High resolution additive manufacturing with acrylate based vitrimers using organic phosphates as transesterification catalyst

Abstract

The present study highlights the high resolution additive manufacturing of covalent adaptable acrylate photopolymers, which undergo catalyzed transesterification reactions at elevated temperature. A methacrylate phosphate is introduced as a new transesterification catalyst, which considerably extends the toolbox of acrylate monomers for 3D printing of vitrimers, as it is easily soluble in a wide range of acrylate monomers and does not affect cure kinetics or storage stability of the resins. By appropriate design of monomer composition and catalyst, a series of acrylate-based vitrimers was prepared, whose glass transition temperature was conveniently adjusted by the chemical structure and functionality of the acrylate monomers. Rheometer studies revealed that the stress relaxation rate slows down with increasing crosslink density and lower amount of –OH moieties.
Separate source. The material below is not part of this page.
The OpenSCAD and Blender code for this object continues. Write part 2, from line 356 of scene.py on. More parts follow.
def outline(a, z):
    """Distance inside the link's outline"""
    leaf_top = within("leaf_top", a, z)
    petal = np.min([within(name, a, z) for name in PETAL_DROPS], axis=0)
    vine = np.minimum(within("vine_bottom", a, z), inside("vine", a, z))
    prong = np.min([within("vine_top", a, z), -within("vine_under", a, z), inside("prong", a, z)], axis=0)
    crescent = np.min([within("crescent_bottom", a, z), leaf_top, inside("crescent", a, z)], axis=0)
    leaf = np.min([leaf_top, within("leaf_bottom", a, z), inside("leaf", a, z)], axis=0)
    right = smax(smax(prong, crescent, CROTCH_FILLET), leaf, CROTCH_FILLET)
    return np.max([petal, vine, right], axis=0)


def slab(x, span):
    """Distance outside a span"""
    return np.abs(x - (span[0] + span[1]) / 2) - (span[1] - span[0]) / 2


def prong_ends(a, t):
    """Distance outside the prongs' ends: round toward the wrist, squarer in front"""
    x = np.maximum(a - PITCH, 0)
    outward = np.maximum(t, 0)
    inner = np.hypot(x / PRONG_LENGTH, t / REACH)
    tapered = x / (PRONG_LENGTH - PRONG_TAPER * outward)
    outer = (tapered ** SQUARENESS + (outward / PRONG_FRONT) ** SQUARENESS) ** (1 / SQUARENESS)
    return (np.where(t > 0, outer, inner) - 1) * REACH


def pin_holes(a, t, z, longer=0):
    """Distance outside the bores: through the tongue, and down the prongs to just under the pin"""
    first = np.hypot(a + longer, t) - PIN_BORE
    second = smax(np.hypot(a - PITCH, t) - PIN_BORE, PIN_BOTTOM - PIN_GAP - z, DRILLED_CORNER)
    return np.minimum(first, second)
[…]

In contrast, increasing the catalyst concentration in the photopolymer network from 5 to 15 wt% significantly accelerated the relaxation rate, with 63% of the initial stress being relaxed within 102 min. Complex 3D objects with feature sizes below 50 μm were manufactured by bottom-up digital light processing (DLP) and the dynamic nature of the covalent crosslinks endowed the printed structures with triple-shape memory and thermo-activated mendability. As shown by tensile tests, up to 99% of the initial strength could be recovered after the first healing step, showing the potential to improve functionality and lifetime of additively manufactured duromer networks. Moreover, the fast response time (60 s) of the shape recovery and the high resolution of the 3D printed structures pave the way towards a customized fabrication and miniaturization of soft robotic applications.